**Recorded data**
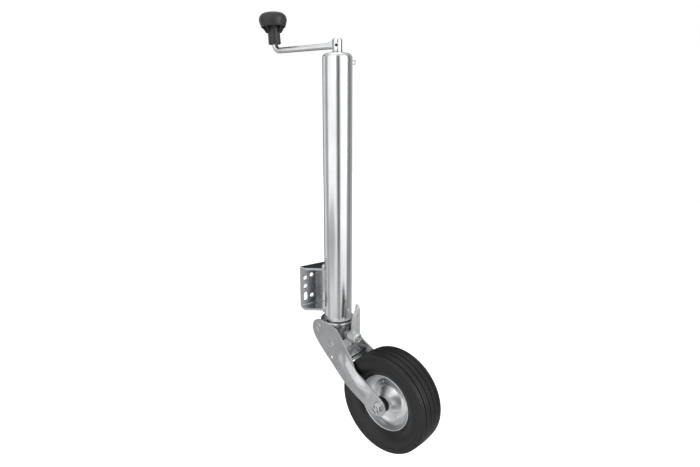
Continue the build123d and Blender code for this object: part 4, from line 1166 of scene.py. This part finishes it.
@dataclass
class Studio:
    """Camera at the photograph's angle, pale floor and soft lamps, in metres."""

    camera_place: Triple = (-0.5728, -0.9329, 0.3919)
    heading: float = 34.86
    pitch: float = 14.2
    roll: float = 0.13
    lens_mm: float = 25.546
    sensor_mm: float = 36.0
    # The floor lies below the wheel of the fully lowered column with its fork folded down
    floor_z: float = -0.69
    floor_half: float = 6.0
    floor_tone: str = "EFEFEF"
    floor_glow: float = 0.86
    # Walls, soft boxes and dark gaps round the object: degrees right of the camera's side, and brightness
    panels: tuple[Pair, ...] = (
        (-180, 0.03), (-152, 0.16), (-132, 0.80), (-112, 0.74), (-98, 0.38), (-84, 0.40), (-72, 1.15),
        (-12, 1.15), (-1, 0.30), (8, 0.10), (16, 0.14), (26, 1.2), (76, 1.2), (88, 0.42), (104, 0.20),
        (122, 0.24), (140, 0.60), (158, 0.12), (180, 0.03))
    # Grey card that only reflections see, and that the lower parts mirror: its middle, and where it fades
    grey_middle: Triple = (-1.02, -0.12, -0.3151)
    grey_fade: Pair = (0.72, 0.36)
    grey_level: float = 0.5
    # Ceiling and ground of the reflections: colour, and where the panels turn to it in height of direction
    ceiling: tuple[Triple, Pair] = ((0.74, 0.74, 0.75), (0.45, 0.80))
    ground: tuple[Triple, Pair] = ((0.45, 0.45, 0.45), (-0.45, -0.80))
    # Even light from all round
    fill_tone: str = "E6E6E6"
    fill_strength: float = 0.55
    lamps: tuple[Lamp, ...] = (
        Lamp("key_lamp", (-1.5, -0.9, 1.3), (0, -0.1, 0.1), (1.2, 1.6), 3.5),
        Lamp("rim_lamp", (0.75, -1.5, 0.5), (0, -0.15, -0.1), (0.9, 1.3), 8.0),
        Lamp("top_lamp", (0.0, 0.2, 2.0), (0, -0.1, 0.0), (1.4, 1.4), 4.0))

    def camera(self) -> None:
        """Places the camera: a heading right of +Y, a pitch down and a small roll."""
        ahead = Vector((sin(radians(self.heading)) * cos(radians(self.pitch)),
                        cos(radians(self.heading)) * cos(radians(self.pitch)), -sin(radians(self.pitch))))
        right = ahead.cross(Vector((0, 0, 1))).normalized()
        above = right.cross(ahead)
        turn = Matrix((right, above, -ahead)).transposed().to_4x4()
        turn = turn @ Matrix.Rotation(radians(self.roll), 4, "Z")
        data = bpy.data.cameras.new("photo_camera")
        data.lens, data.sensor_width = self.lens_mm, self.sensor_mm
        data.clip_start = 0.01
        body = linked("photo_camera", data)
        body.matrix_world = Matrix.Translation(Vector(self.camera_place)) @ turn
        bpy.context.scene.camera = body

    def floor(self) -> None:
        """Pale floor, white to the camera but for the shadow, and clear in reflections and from below."""
        tree = self.square("studio_floor", (0.0, 0.0, self.floor_z), self.floor_half)
        shader = tree.nodes["Principled BSDF"]
        shader.inputs["Base Color"].default_value = hex_linear(self.floor_tone)
        shader.inputs["Roughness"].default_value = 0.9
        path = add_node(tree, "ShaderNodeLightPath")
        glow = add_node(tree, "ShaderNodeEmission", {"Color": (1, 1, 1, 1), "Strength": self.floor_glow})
        lit = add_node(tree, "ShaderNodeAddShader", {}, {0: shader.outputs[0], 1: glow.outputs[0]})
        seen = add_node(tree, "ShaderNodeMixShader", {}, {0: path.outputs["Is Camera Ray"],
                                                          1: shader.outputs[0], 2: lit.outputs[0]})
        clear = add_node(tree, "ShaderNodeBsdfTransparent")
        mirrored = add_node(tree, "ShaderNodeMath", {}, {0: path.outputs["Is Glossy Ray"],
                                                         1: path.outputs["Is Transmission Ray"]},
                            operation="MAXIMUM")
        below = add_node(tree, "ShaderNodeNewGeometry").outputs["Backfacing"]
        opened = add_node(tree, "ShaderNodeMath", {}, {0: mirrored.outputs[0], 1: below},
                          operation="MAXIMUM")
        mix = add_node(tree, "ShaderNodeMixShader", {}, {0: opened.outputs[0], 1: seen.outputs[0],
                                                         2: clear.outputs[0]})
        tree.links.new(mix.outputs[0], tree.nodes["Material Output"].inputs["Surface"])

    def card(self) -> None:
        """Grey card beside the object, clear to every ray but those of reflections."""
        tree = self.square("studio_card", self.grey_middle, self.grey_fade[0])
        place = add_node(tree, "ShaderNodeTexCoord").outputs["Object"]
        apart = add_node(tree, "ShaderNodeVectorMath", {1: self.grey_middle}, {0: place},
                         operation="DISTANCE")
        near = add_node(tree, "ShaderNodeMapRange",
                        {"From Min": self.grey_fade[0], "From Max": self.grey_fade[1]},
                        {"Value": apart.outputs["Value"]}, interpolation_type="SMOOTHSTEP")
        path = add_node(tree, "ShaderNodeLightPath")
        share = add_node(tree, "ShaderNodeMath", {}, {0: near.outputs[0], 1: path.outputs["Is Glossy Ray"]},
                         operation="MULTIPLY")
        clear = add_node(tree, "ShaderNodeBsdfTransparent")
        grey = add_node(tree, "ShaderNodeEmission", {"Color": (self.grey_level,) * 3 + (1,),
                                                     "Strength": 1.0})
        mix = add_node(tree, "ShaderNodeMixShader", {}, {0: share.outputs[0], 1: clear.outputs[0],
                                                         2: grey.outputs[0]})
        tree.links.new(mix.outputs[0], tree.nodes["Material Output"].inputs["Surface"])

    def square(self, name: str, middle: Triple, reach: float) -> bpy.types.NodeTree:
        """Adds one level square of the studio.

        Args:
            name: Name of the square and of its paint.
            middle: Its middle.
            reach: Half its side.

        Returns:
            The node tree of its paint.
        """
        x, y, z = middle
        mesh = bpy.data.meshes.new(name)
        mesh.from_pydata([(x - reach, y - reach, z), (x + reach, y - reach, z), (x + reach, y + reach, z),
                          (x - reach, y + reach, z)], [], [(0, 1, 2, 3)])
        paint = bpy.data.materials.new(name)
        paint.use_nodes = True
        mesh.materials.append(paint)
        linked(name, mesh)
        return paint.node_tree

    def world(self) -> None:
        """White to the camera, panels and gaps in reflections, and a soft grey fill otherwise."""
        world = bpy.data.worlds.new("studio")
        bpy.context.scene.world = world
        world.use_nodes = True
        tree = world.node_tree
        fill = tree.nodes["Background"]
        fill.inputs["Color"].default_value = hex_linear(self.fill_tone)
        fill.inputs["Strength"].default_value = self.fill_strength
        towards = add_node(tree, "ShaderNodeTexCoord").outputs["Generated"]
        split = add_node(tree, "ShaderNodeSeparateXYZ", {}, {0: towards})
        around = add_node(tree, "ShaderNodeMath", {}, {0: split.outputs["Y"], 1: split.outputs["X"]},
                          operation="ARCTAN2")
        turned = add_node(tree, "ShaderNodeMath", {1: radians(90 + self.heading)}, {0: around.outputs[0]},
                          operation="ADD")
        wrapped = add_node(tree, "ShaderNodeMath", {1: pi, 2: -pi}, {0: turned.outputs[0]},
                           operation="WRAP")
        share = add_node(tree, "ShaderNodeMapRange", {"From Min": -pi, "From Max": pi},
                         {"Value": wrapped.outputs[0]})
        ramp = add_node(tree, "ShaderNodeValToRGB", {}, {0: share.outputs[0]})
        ramp.color_ramp.interpolation = "EASE"
        stops = ramp.color_ramp.elements
        for angle, level in self.panels[1:-1]:
            stops.new((angle + 180) / 360).color = (level, level, level, 1)
        stops[0].color = (self.panels[0][1],) * 3 + (1,)
        stops[-1].color = (self.panels[-1][1],) * 3 + (1,)
        room = ramp.outputs[0]
        for colour, (first, last) in (self.ceiling, self.ground):
            reached = add_node(tree, "ShaderNodeMapRange", {"From Min": first, "From Max": last},
                               {"Value": split.outputs["Z"]})
            room = add_node(tree, "ShaderNodeMix", {7: (*colour, 1)}, {0: reached.outputs[0], 6: room},
                            data_type="RGBA").outputs[2]
        mirror = add_node(tree, "ShaderNodeBackground", {"Strength": 1.0}, {"Color": room})
        white = add_node(tree, "ShaderNodeBackground", {"Color": (1, 1, 1, 1), "Strength": 1.0})
        path = add_node(tree, "ShaderNodeLightPath")
        glossy = add_node(tree, "ShaderNodeMixShader", {}, {0: path.outputs["Is Glossy Ray"],
                                                            1: fill.outputs[0], 2: mirror.outputs[0]})
        seen = add_node(tree, "ShaderNodeMath", {}, {0: path.outputs["Is Camera Ray"],
                                                     1: path.outputs["Is Transmission Ray"]},
                        operation="MAXIMUM")
        mix = add_node(tree, "ShaderNodeMixShader", {}, {0: seen.outputs[0], 1: glossy.outputs[0],
                                                         2: white.outputs[0]})
        tree.links.new(mix.outputs[0], tree.nodes["World Output"].inputs["Surface"])

    def light(self, lamp: Lamp) -> None:
        """Adds one rectangular lamp that looks at its target.

        Args:
            lamp: The lamp.
        """
        data = bpy.data.lights.new(lamp.name, "AREA")
        data.shape = "RECTANGLE"
        data.size, data.size_y = lamp.size
        data.energy = lamp.watts
        aim = Vector(lamp.target) - Vector(lamp.place)
        turn = aim.to_track_quat("-Z", "Y").to_matrix().to_4x4()
        linked(lamp.name, data).matrix_world = Matrix.Translation(Vector(lamp.place)) @ turn

    def build(self) -> None:
        """Builds the whole studio."""
        self.camera()
        self.floor()
        self.card()
        self.world()
        for lamp in self.lamps:
            self.light(lamp)
        LOG.info("studio built")


def main() -> None:
    """Builds the scene in order."""
    logging.basicConfig(level=logging.INFO, format="%(name)s: %(message)s")
    bpy.context.scene.view_settings.view_transform = "Standard"
    Studio().build()
    Dressing().dress()
    BracketWelds().build()
    Head().build()
    Fork().build()
    PinWelds().build()
    Latch().build()
    Wheel().build()
    Rivets().build()
    AxleEnd().build()


if __name__ == "__main__":
    main()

**Directions for this task**
Give again, word for word, the lines of the listing, starting at its first line and ending with the line containing "at the photograph's".

**Completed task**
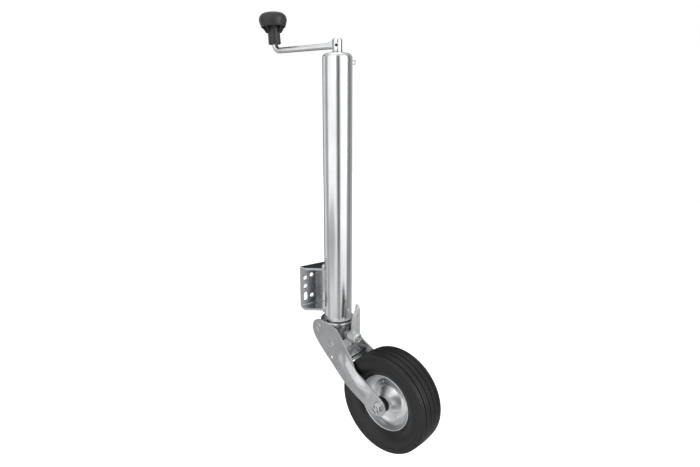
Continue the build123d and Blender code for this object: part 4, from line 1166 of scene.py. This part finishes it.
@dataclass
class Studio:
    """Camera at the photograph's angle, pale floor and soft lamps, in metres."""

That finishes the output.